View Source ExAzureSpeech.SpeechToText.Websocket (ex_azure_speech v0.2.2)
Websocket Connection with the Azure Cognitive Services Speech-to-Text service.
The SpeechSDK internals is straightforward and works like this:
- Open a websocket connection to the Azure Cognitive Services Speech-to-Text service.
- The client sends a
ExAzureSpeech.Common.Messages.SpeechConfigMessage
informing the basic configuration for the recognition. - The client sends a
ExAzureSpeech.SpeechToText.Messages.SpeechContextMessage
to configure the context of the recognition, with language, if it should run a pronunciation assessment and so on. - The Server process the data and answers with a speech.startDetected followed by a turn.start message, indicating that its ready to receive the audio input.
- The client sends the audio input in chunks using the
ExAzureSpeech.Common.Messages.AudioMessage
message. - The client sends a
ExAzureSpeech.Common.Messages.AudioMessage.end_of_stream
message to indicate the end of the audio input. (optional) - The client waits for the recognition response, which is a JSON object with the recognition result and optionally the pronunciation assessment.

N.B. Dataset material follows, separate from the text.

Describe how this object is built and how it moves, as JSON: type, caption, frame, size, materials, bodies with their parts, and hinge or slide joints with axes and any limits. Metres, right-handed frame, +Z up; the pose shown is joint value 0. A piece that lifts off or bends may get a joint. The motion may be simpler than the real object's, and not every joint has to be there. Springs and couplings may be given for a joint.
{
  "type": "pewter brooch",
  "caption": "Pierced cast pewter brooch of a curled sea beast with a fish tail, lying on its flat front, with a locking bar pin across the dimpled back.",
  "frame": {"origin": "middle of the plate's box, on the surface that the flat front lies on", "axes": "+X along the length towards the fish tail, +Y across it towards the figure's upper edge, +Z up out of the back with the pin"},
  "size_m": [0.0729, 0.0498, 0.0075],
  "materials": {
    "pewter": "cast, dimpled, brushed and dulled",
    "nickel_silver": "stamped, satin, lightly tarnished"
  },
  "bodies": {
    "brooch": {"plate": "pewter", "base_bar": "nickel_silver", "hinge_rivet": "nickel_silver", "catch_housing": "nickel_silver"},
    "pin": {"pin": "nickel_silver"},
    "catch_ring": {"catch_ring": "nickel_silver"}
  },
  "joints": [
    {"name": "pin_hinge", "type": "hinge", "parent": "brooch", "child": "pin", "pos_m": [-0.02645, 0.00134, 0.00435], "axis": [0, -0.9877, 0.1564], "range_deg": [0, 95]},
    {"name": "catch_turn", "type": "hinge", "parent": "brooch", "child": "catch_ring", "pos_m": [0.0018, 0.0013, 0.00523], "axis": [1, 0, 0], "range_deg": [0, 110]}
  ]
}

- The server sends a speech.endDetected message followed by a turn.end message, indicating that the recognition is over.
Summary
Types
All possible responses from the Azure Cognitive Services Speech-to-Text service.
Functions
Opens a WebSocket connection with the Azure Cognitive Services Speech-to-Text service.
Types
@type expected_responses() ::
:speech_start_detected
| :turn_start
| :speech_hypothesis
| :speech_end_detected
| :speech_phrase
| :turn_end
All possible responses from the Azure Cognitive Services Speech-to-Text service.
speech_start_detected: The server accepted the speech configs and contexts and will start a recognition turn.
turn_start: The server started a recognition turn and is waiting for audio input.
speech_hypothesis: The server is processing the audio input and has a hypothesis already processed
speech_end_detected: The server detected the end of the speech input and will return the results.
speech_phrase: The server has a recognition result.
turn_end: The server ended the recognition turn and the connection is ready for a new recognition turn or to being closed.
Functions
@spec open_connection( ExAzureSpeech.SpeechToText.SocketConfig.t(), ExAzureSpeech.SpeechToText.SpeechContextConfig.t(), Enumerable.t() ) :: {:ok, pid()} | {:error, ExAzureSpeech.Auth.Errors.Unauthorized.t() | ExAzureSpeech.Auth.Errors.Failure.t()}
Opens a WebSocket connection with the Azure Cognitive Services Speech-to-Text service.
@spec process_to_stream( websocket_pid :: pid(), close_connection_callback :: function() ) :: {:ok, Enumerable.t()} | {:error, ExAzureSpeech.Common.Errors.WebsocketConnectionFailed.t() | ExAzureSpeech.Common.Errors.FailedToDispatchCommand.t()}